The HHS Office of Inspector General (OIG) recently conducted a study of the Consumer-Oriented and Operated Plan Loan Program, commonly referred to as the CO-OP program. Authorized by the ACA, the CO-OP program foster the creation of nonprofit, consumer-governed health insurance issuers called CO-OPs that will offer qualified health plans in the individual and small group markets.
Goals of the CO-OP program include promoting integrated care, quality, and efficiency. As of January 2, 2013, the Centers for Medicare & Medicaid Services (CMS) had awarded loans totaling $1.98 billion to 24 CO-OPs. The applicants that receive this funding are new entities that may face financial and operational challenges in a competitive insurance market.
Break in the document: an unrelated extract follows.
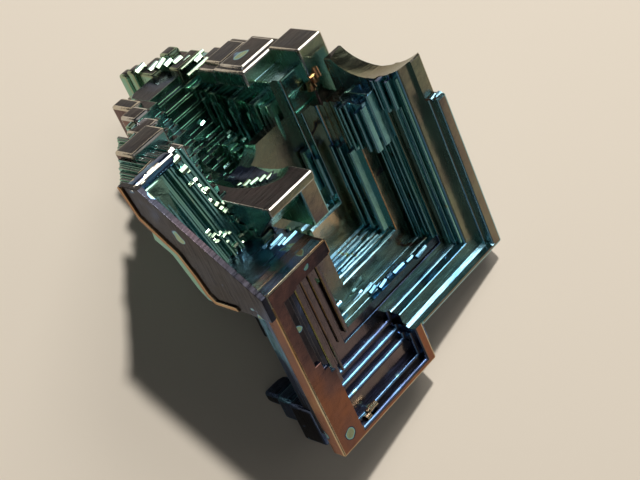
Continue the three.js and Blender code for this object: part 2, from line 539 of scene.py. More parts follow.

CMS manages the CO-OP program and must implement it in a short time so that CO-OPs will be ready to enter the exchanges.
The OIG report found that despite challenges, CO-OPs have made progress toward achieving licensure and met 90 percent of their milestones during the period of review from February through September 2012. CMS's oversight strategy includes frequent monitoring and early intervention to ensure that CO-OPs adhere to program requirements and goals. Although CO-OPs appear to be making progress, they are still hiring staff, obtaining licensure, and building necessary infrastructure. In addition, the extent to which any particular CO-OP can achieve program goals depends on a number of unpredictable factors, such as each Exchange's operations, market competition, and enrollment.